● RECORDS SUPPLIED:
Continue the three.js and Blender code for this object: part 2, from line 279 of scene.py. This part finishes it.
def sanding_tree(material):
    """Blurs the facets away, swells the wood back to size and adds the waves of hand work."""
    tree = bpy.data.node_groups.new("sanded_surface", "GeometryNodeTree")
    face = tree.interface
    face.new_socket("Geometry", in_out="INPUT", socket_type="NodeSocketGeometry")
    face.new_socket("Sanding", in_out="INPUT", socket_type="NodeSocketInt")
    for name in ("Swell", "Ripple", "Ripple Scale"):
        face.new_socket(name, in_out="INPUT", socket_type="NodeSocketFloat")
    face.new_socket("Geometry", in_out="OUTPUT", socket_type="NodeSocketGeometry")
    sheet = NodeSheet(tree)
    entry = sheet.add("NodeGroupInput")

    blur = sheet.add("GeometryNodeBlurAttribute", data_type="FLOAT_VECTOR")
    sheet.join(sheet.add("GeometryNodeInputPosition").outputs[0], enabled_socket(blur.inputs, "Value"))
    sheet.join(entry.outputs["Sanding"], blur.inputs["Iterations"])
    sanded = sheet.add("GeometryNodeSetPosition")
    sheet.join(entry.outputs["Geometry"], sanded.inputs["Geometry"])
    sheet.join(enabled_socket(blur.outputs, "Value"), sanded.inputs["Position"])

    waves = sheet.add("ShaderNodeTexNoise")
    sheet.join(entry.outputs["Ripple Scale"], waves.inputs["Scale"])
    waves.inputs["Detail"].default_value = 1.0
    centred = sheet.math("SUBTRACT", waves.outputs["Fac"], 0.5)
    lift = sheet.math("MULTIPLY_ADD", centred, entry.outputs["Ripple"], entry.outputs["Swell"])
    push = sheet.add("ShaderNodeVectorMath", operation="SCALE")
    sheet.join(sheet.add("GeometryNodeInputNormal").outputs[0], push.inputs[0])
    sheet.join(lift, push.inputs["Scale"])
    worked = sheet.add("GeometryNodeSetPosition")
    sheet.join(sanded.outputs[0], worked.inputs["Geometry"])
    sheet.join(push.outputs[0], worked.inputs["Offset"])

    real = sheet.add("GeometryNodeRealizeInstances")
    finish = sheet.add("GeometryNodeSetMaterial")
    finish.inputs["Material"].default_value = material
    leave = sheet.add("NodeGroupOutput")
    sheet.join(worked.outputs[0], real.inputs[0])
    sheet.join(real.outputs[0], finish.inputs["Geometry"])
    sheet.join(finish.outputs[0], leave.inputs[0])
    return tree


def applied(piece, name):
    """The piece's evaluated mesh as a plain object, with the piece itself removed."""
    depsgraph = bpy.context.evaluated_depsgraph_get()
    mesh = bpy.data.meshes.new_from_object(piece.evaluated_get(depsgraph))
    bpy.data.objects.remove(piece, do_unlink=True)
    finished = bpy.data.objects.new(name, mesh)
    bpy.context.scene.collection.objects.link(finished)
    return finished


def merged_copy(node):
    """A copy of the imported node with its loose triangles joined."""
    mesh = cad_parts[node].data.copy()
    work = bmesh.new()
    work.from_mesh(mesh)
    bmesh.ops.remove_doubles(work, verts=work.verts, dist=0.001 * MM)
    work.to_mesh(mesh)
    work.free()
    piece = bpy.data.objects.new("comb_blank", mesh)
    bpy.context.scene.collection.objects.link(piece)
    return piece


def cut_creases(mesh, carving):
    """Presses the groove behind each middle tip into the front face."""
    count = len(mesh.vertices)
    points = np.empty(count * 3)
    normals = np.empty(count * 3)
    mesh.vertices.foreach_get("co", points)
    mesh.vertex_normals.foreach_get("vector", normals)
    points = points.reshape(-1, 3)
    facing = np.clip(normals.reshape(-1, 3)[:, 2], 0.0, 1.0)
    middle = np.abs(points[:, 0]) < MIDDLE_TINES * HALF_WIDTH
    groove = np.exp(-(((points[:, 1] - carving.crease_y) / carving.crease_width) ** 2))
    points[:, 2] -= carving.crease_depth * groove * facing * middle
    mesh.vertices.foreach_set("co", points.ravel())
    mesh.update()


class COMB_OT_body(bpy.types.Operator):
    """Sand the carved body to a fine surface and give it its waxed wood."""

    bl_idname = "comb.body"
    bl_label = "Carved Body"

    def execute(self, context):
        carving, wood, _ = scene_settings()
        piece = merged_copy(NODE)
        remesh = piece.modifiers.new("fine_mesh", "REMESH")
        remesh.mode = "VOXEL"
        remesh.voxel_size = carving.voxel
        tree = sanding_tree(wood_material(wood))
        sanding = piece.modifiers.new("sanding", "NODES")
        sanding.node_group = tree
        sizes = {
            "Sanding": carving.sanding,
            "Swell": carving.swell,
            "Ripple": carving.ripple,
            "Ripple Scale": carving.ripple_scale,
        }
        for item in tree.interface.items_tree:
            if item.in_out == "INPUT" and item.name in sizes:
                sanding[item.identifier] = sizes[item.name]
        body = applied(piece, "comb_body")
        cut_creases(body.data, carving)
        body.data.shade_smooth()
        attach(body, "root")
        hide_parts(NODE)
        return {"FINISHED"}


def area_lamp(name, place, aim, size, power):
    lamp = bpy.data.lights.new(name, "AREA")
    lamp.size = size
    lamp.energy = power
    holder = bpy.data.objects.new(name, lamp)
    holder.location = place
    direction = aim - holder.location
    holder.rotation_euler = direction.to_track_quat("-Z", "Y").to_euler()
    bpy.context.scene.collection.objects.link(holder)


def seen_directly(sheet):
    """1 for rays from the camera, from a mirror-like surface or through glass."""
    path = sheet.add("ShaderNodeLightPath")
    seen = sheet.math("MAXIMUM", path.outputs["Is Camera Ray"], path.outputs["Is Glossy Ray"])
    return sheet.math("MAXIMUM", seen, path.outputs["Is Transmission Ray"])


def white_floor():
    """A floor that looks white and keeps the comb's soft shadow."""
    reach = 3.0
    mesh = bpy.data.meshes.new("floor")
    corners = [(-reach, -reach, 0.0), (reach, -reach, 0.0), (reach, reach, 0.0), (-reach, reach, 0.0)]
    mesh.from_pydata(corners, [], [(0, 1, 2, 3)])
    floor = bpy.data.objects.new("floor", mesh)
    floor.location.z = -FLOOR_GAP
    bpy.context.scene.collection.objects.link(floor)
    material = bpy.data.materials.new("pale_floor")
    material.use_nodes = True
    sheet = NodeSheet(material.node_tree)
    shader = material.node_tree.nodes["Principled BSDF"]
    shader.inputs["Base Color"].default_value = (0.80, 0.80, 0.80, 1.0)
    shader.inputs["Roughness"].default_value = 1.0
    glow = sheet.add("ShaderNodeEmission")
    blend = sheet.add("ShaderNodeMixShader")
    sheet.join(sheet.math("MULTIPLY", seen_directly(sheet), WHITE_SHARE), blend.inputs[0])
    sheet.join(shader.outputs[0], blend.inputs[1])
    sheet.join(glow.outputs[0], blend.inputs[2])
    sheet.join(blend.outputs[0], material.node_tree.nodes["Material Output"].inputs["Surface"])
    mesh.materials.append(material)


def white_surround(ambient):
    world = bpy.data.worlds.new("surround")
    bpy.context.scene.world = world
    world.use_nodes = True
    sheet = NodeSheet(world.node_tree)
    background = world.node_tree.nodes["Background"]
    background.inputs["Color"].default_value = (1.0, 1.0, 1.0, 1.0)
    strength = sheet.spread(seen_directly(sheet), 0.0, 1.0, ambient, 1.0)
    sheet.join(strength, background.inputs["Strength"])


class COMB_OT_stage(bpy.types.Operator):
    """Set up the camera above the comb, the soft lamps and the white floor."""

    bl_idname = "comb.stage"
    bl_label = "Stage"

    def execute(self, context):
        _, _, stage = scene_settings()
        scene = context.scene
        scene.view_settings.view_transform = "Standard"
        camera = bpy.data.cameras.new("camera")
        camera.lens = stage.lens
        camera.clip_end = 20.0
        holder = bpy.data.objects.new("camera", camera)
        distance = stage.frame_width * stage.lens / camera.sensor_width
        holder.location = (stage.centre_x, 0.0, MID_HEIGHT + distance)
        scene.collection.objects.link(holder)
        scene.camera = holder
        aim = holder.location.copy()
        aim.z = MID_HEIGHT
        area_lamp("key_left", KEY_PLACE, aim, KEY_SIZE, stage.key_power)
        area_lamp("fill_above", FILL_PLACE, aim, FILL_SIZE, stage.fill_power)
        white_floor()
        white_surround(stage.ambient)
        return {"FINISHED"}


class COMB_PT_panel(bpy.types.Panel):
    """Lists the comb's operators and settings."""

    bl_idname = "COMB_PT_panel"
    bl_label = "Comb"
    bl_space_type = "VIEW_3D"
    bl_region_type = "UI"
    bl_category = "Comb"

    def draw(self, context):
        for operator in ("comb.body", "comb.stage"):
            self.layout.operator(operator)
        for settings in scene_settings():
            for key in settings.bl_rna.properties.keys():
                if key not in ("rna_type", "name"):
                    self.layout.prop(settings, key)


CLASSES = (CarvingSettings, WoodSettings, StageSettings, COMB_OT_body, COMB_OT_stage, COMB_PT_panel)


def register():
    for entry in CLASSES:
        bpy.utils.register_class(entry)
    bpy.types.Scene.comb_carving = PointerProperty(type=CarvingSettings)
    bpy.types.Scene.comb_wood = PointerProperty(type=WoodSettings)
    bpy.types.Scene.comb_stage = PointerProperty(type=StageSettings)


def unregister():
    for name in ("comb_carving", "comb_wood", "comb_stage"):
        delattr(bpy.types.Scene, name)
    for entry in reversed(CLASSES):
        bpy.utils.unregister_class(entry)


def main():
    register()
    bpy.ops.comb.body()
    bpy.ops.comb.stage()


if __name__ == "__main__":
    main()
==
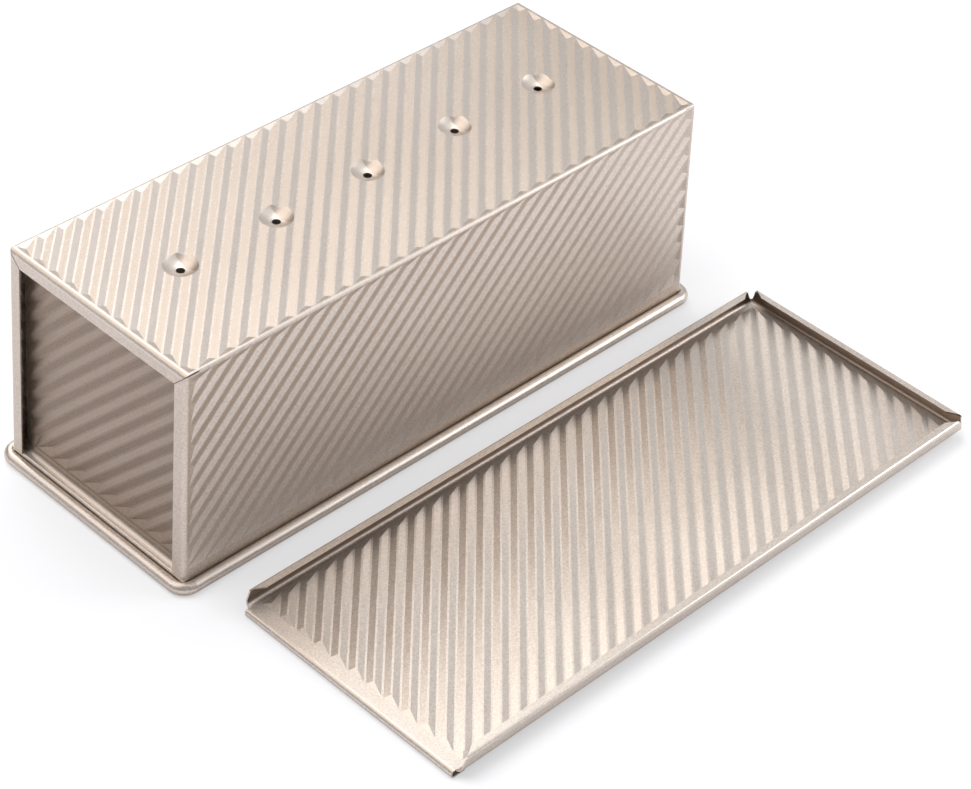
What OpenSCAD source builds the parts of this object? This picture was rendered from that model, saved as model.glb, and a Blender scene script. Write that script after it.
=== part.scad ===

● AIM OF THE TASK: Check each line above for "this" and return the ones that have it.

● EXERCISE RESPONSE:
Continue the three.js and Blender code for this object: part 2, from line 279 of scene.py. This part finishes it.
What OpenSCAD source builds the parts of this object? This picture was rendered from that model, saved as model.glb, and a Blender scene script. Write that script after it.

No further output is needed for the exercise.